§ **Data lines**
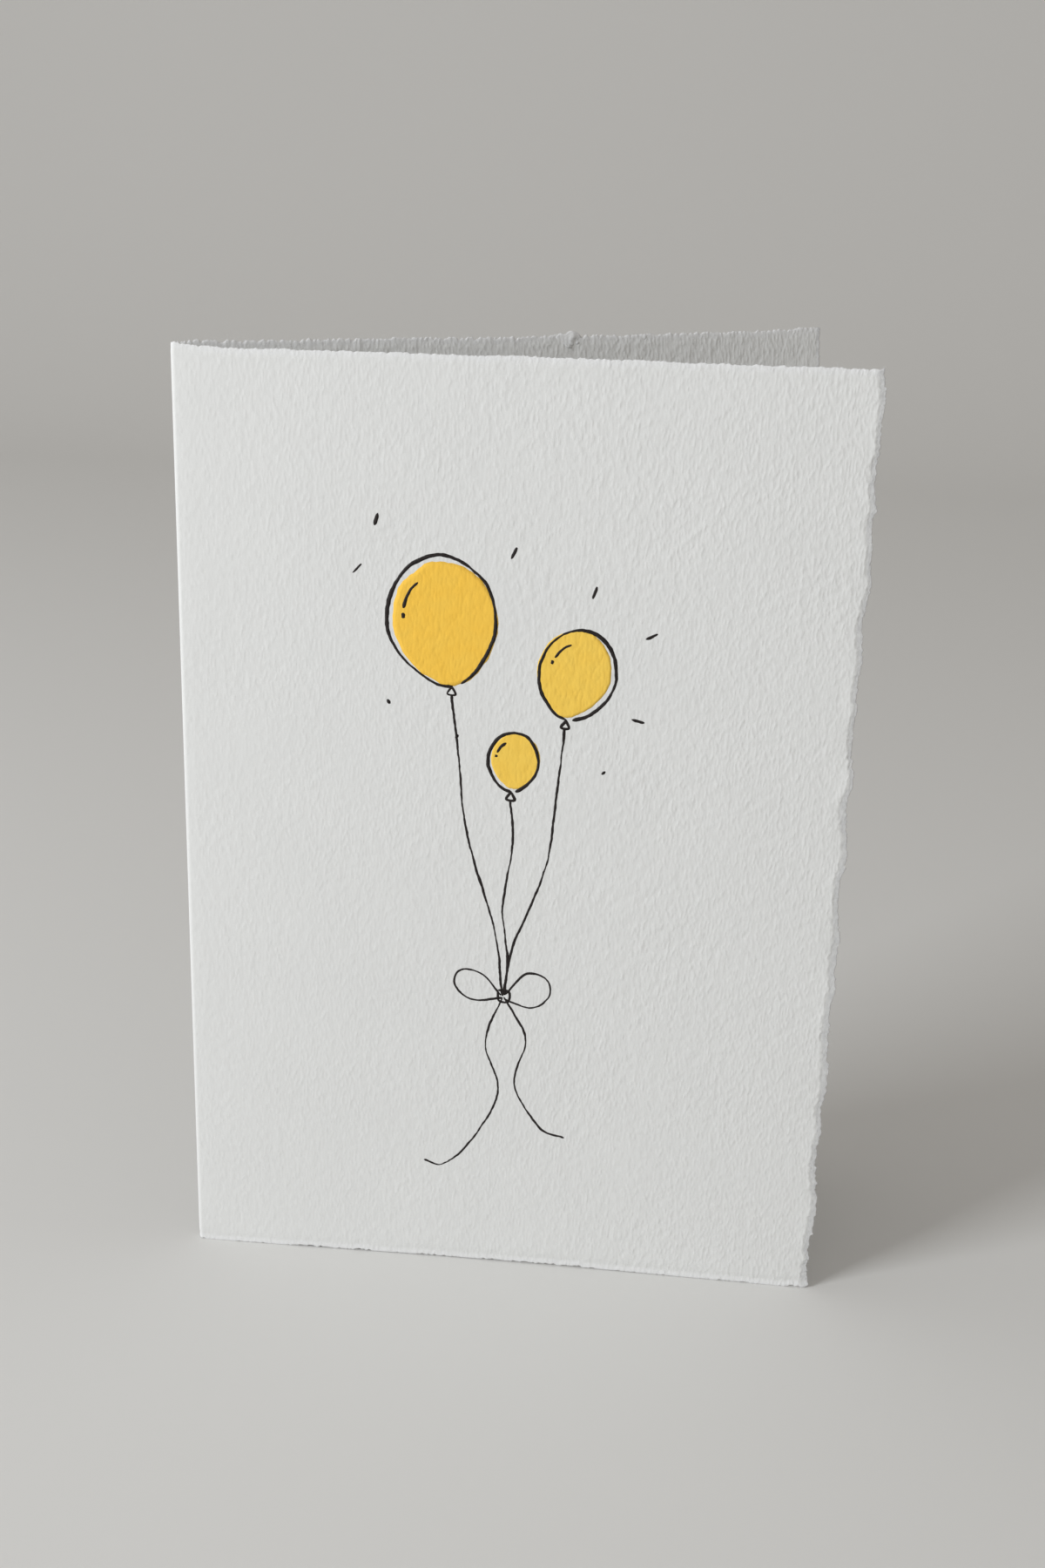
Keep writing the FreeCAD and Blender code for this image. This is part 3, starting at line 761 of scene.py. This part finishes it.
SWEEP_COLOUR = linear(229, 229, 227)
sweep_paint, paint = new_material("sweep_paint")
sweep_finish = {"Base Color": SWEEP_COLOUR, "Roughness": 0.9, "Specular IOR Level": 0.2}
sweep_surface = paint.node("BsdfPrincipled", {}, sweep_finish)
paint.node("OutputMaterial", {}, {"Surface": sweep_surface})
sweep_mesh.materials.append(sweep_paint)

# The lamps: a soft key from the left of the camera, and an even pale fill all round.

CARD_MIDDLE = (low + high) / 2
KEY_SIDE, KEY_RISE, KEY_DISTANCE, KEY_SIZE = math.radians(52), math.radians(21), 1.15, 0.4
KEY_WATTS, KEY_COLOUR = 8.6, (0.94, 0.965, 0.99)
FILL_STRENGTH, FILL_COLOUR = 0.412, (1.0, 0.955, 0.91, 1.0)

key_lamp = bpy.data.lights.new("key_lamp", "AREA")
key_lamp.energy = KEY_WATTS
key_lamp.color = KEY_COLOUR
key_lamp.size = KEY_SIZE
towards_key = Vector((-math.sin(KEY_SIDE) * math.cos(KEY_RISE),
                      -math.cos(KEY_SIDE) * math.cos(KEY_RISE), math.sin(KEY_RISE)))
key_light = bpy.data.objects.new("key_light", key_lamp)
key_light.location = CARD_MIDDLE + towards_key * KEY_DISTANCE
key_light.rotation_euler = towards_key.to_track_quat("Z", "Y").to_euler()
bpy.context.scene.collection.objects.link(key_light)

room = bpy.data.worlds.new("pale_room")
room.use_nodes = True
room.node_tree.nodes["Background"].inputs["Color"].default_value = FILL_COLOUR
room.node_tree.nodes["Background"].inputs["Strength"].default_value = FILL_STRENGTH
bpy.context.scene.world = room
bpy.context.scene.view_settings.view_transform = "Standard"

# The camera: a little above the card's top and to the right of its fold, looking down

CAMERA_PLACE = Vector((28.42, -296.41, 180.8)) * MM
CAMERA_YAW, CAMERA_PITCH, CAMERA_ROLL = (math.radians(value) for value in (5.55, -18.67, 1.63))
LENS = 42.77

camera = bpy.data.objects.new("camera", bpy.data.cameras.new("camera"))
camera.data.lens = LENS
camera.data.clip_start = 0.01
camera.matrix_world = (
    Matrix.Translation(CAMERA_PLACE)
    @ Matrix.Rotation(CAMERA_YAW, 4, "Z")
    @ Matrix.Rotation(math.pi / 2 + CAMERA_PITCH, 4, "X")
    @ Matrix.Rotation(CAMERA_ROLL, 4, "Z")
)
bpy.context.scene.collection.objects.link(camera)
bpy.context.scene.camera = camera
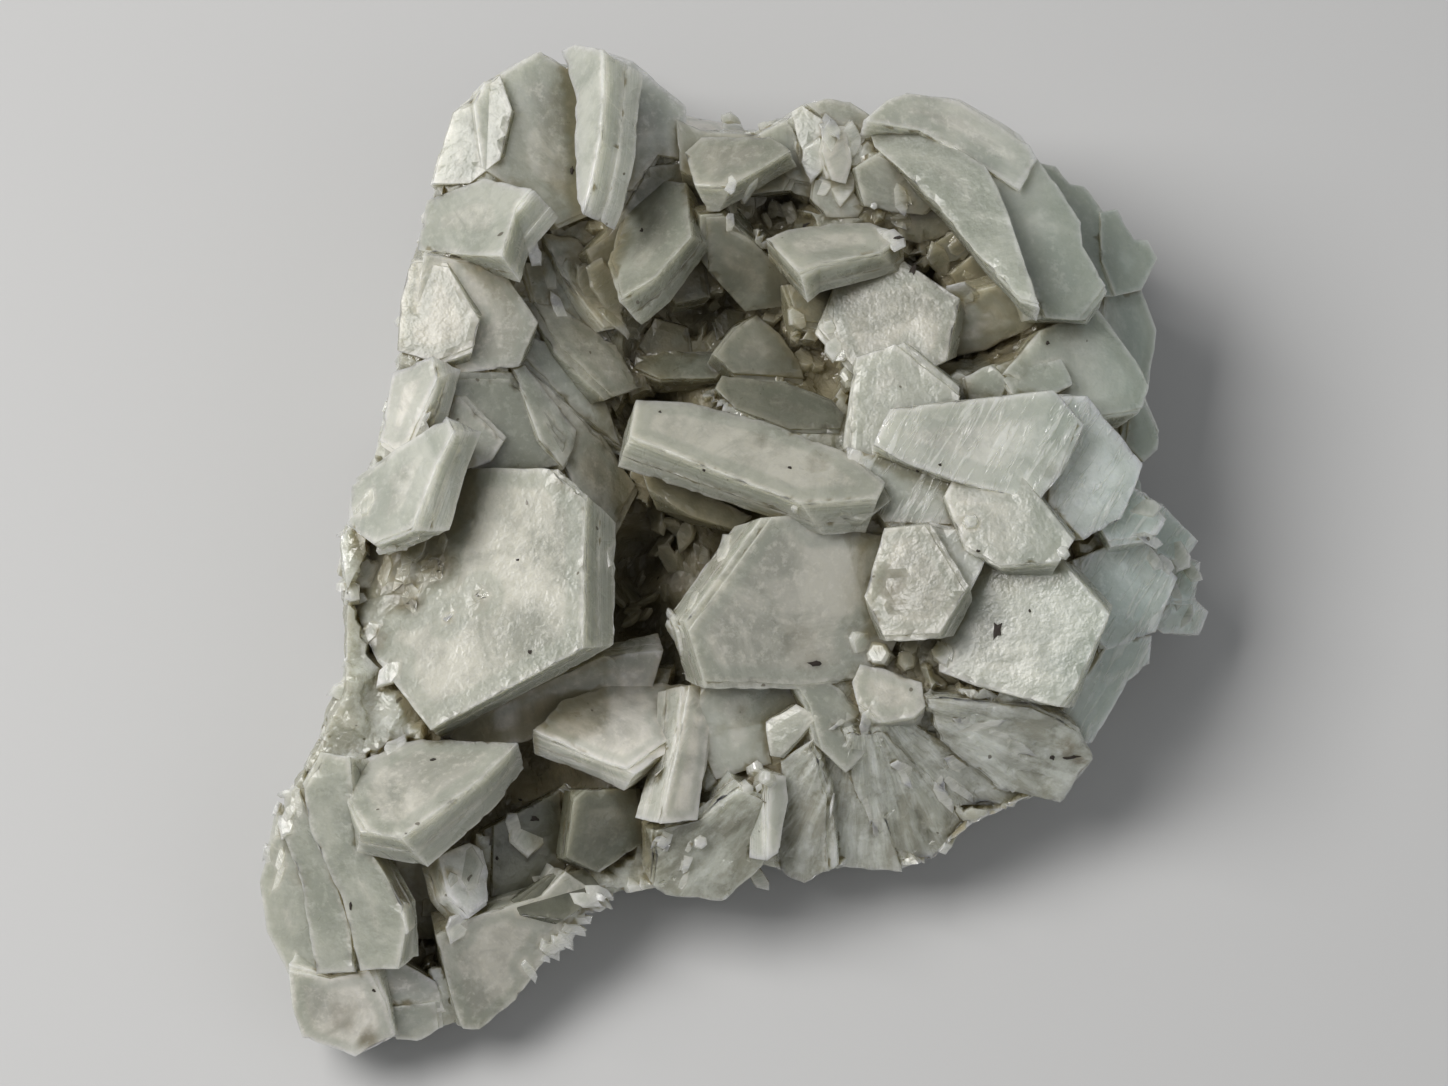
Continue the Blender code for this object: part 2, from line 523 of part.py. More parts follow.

§ **Task details**
Please copy only the lines between the first line of the entries and the line with "# The lamps: a", keeping those two end lines as well, exactly as written.

§ **Written answer**
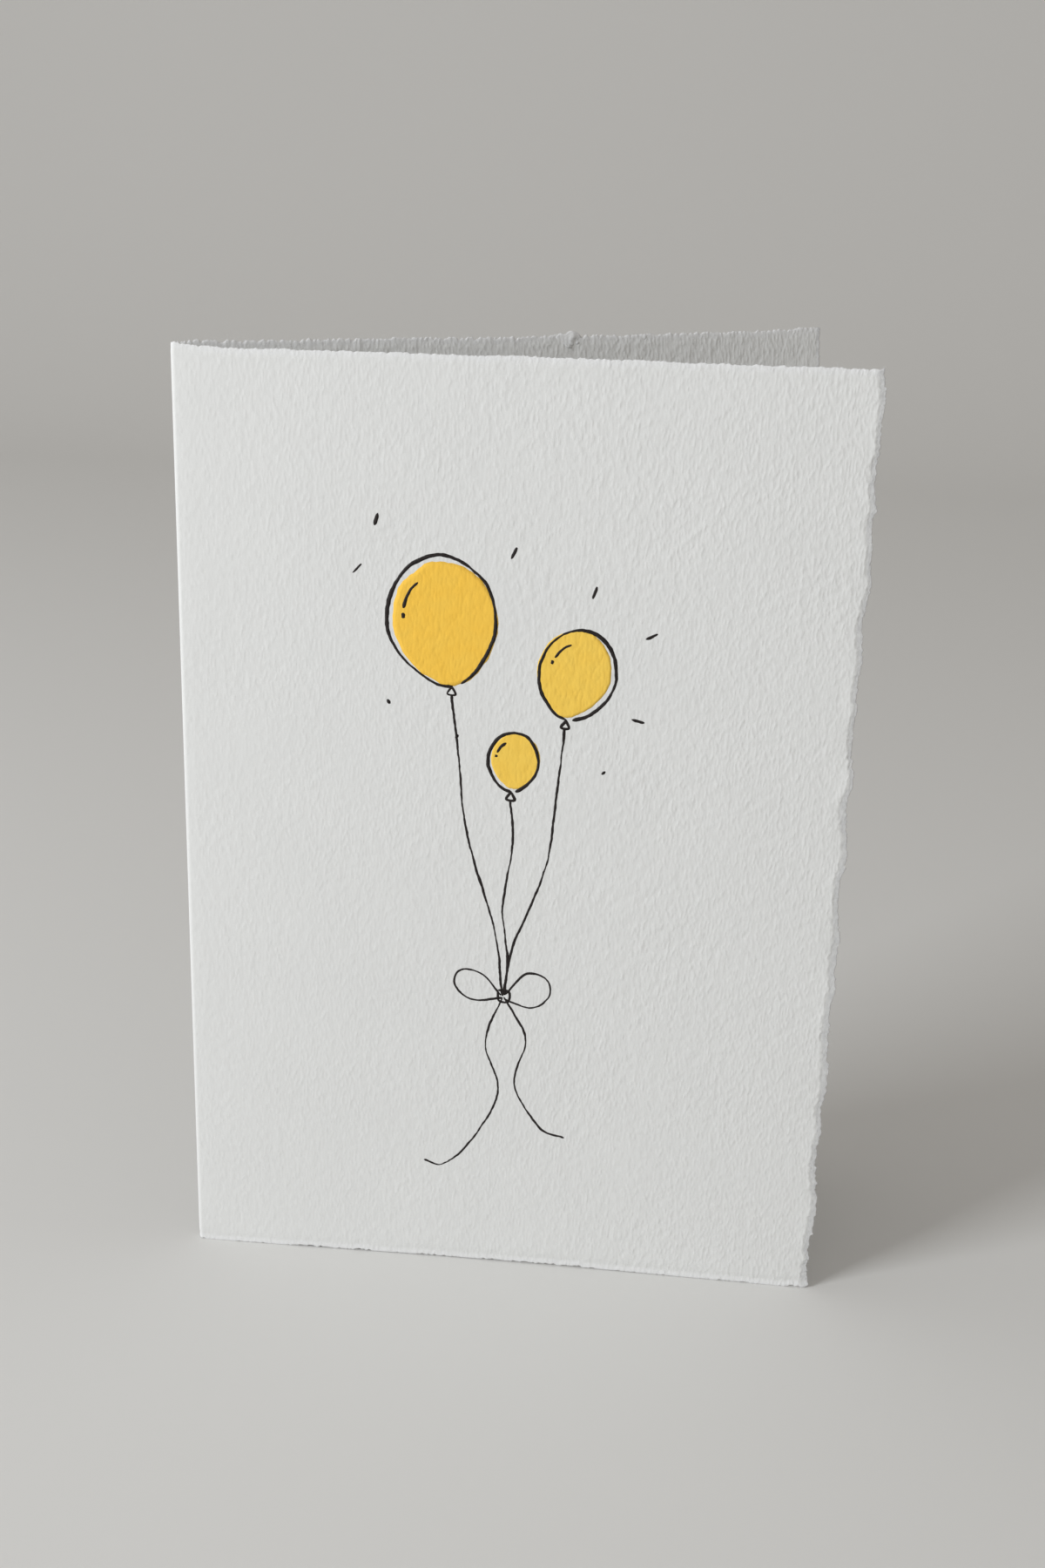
Keep writing the FreeCAD and Blender code for this image. This is part 3, starting at line 761 of scene.py. This part finishes it.
SWEEP_COLOUR = linear(229, 229, 227)
sweep_paint, paint = new_material("sweep_paint")
sweep_finish = {"Base Color": SWEEP_COLOUR, "Roughness": 0.9, "Specular IOR Level": 0.2}
sweep_surface = paint.node("BsdfPrincipled", {}, sweep_finish)
paint.node("OutputMaterial", {}, {"Surface": sweep_surface})
sweep_mesh.materials.append(sweep_paint)

# The lamps: a soft key from the left of the camera, and an even pale fill all round.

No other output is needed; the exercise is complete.